PHMSA formally scolded the company for the welding problems on the PEX2 project in May 2016. By then, oil had been pumping through the 340-mile pipeline in Texas for half a year.

Construction on the Dakota Access line was set to begin that summer, 1,000 miles to the north.

PHMSA had inspected company facilities around Texas in 2014 and 2015, finding a series of problems. Inspectors connected some of the problems to specific incidents, such as leaks caused by corrosion in pipes.

On PEX2, they had homed in on a 70-mile segment of the project called "spread 24-3" near Eastland, Texas.

The inspectors found welders using what they regarded as "unqualified procedures," intended for a different type of pipe. Pressed, company managers produced two other versions of the procedures to inspector David Eng, causing confusion over which was actually used. PHMSA deemed the problems "egregious."

Some of the welders themselves were also unqualified, PHMSA said. Those welders had passed a test, but it was the wrong test. PHMSA said Sunoco then tried to "back-qualify" 45 welders with an after-the-fact test. But seven still failed.

About 3,000 welds had been made on the pipeline when inspectors discovered the problem. Sunoco made a "limited attempt" to test the welds holding the line together before the enforcement action was issued, PHMSA said, including cutting 14 welds out of the line. It’s not clear how many, but some failed.

"All of the welds on spread 24-3 of the Permian Express II project are suspect," wrote Rod Seeley, director of PHMSA’s Houston-based Southwest Region.

PHMSA directed the company to test more welds on that 70-mile segment and review the records of all the welders who worked on the project. But Sunoco and Energy Transfer officials challenged PHMSA’s demands and almost every aspect of the agency’s enforcement action.

They said that the problems with the welder qualifications were paperwork mistakes and that construction practices had not violated regulations. Officials also hired an industry consultant and did other tests that they said showed the 24-inch-wide pipe was safe.

"Production welds on PEX II were sound and fit for service," David Chalson, Sunoco’s senior vice president for operations, wrote in May 2016 in response to Seeley.

At least one spot on the line, though, wasn’t "sound and fit" by late August 2016.

The leak appears to have started Aug. 29, 2016. That’s when company officials started trying to figure out an "imbalance" in the Permian line. Twelve days later, they found the source of the leak about 200 miles west of Dallas, between the town of Sweetwater, Texas, and a nearby reservoir called Lake Sweetwater.

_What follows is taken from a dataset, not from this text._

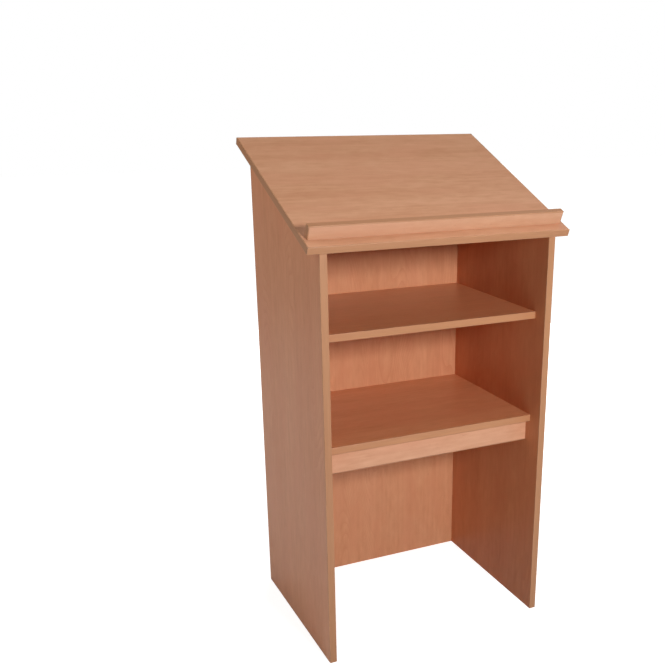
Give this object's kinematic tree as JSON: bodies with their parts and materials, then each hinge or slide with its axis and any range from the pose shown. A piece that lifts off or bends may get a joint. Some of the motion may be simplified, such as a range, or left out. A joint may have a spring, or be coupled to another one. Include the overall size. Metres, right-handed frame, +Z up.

The time it took to find and fix the problem could raise questions about Energy Transfer’s assurances on how potential Dakota Access leaks would be quickly detected and stopped.

Energy Transfer says its control room for Dakota Access can shut down valves remotely and employs a computational pipeline monitoring system (CPM), which analyzes deviations in the flow of liquids and can detect leaks as small as 1% of flow.

But in the 12 days it took to find the spill near Lake Sweetwater, company officials said the imbalance was never so large that it "exceeded established, normal operating tolerances."

Sunoco started pumping oil through PEX2 again 13 days after finding the spill, operating at a reduced pressure under PHMSA orders.

It took more than three years, but the top career pipeline safety official at PHMSA, Alan Mayberry, largely upheld the original welding violations last fall, although he dismissed some as redundant. He reduced the fine from $1.3 million to $882,000.

As for ensuring the safety of the potentially "suspect" welds, his decision upheld the requirement for the company to review the qualifications of its welders and retest the welds.

The company said it had already done so, according to Mayberry’s decision document. But agency officials said they still hadn’t received written proof.

The Permian Express case remains open as PHMSA awaits testing results and Boasberg, the judge, weighs the future of Dakota Access, 1,000 miles away.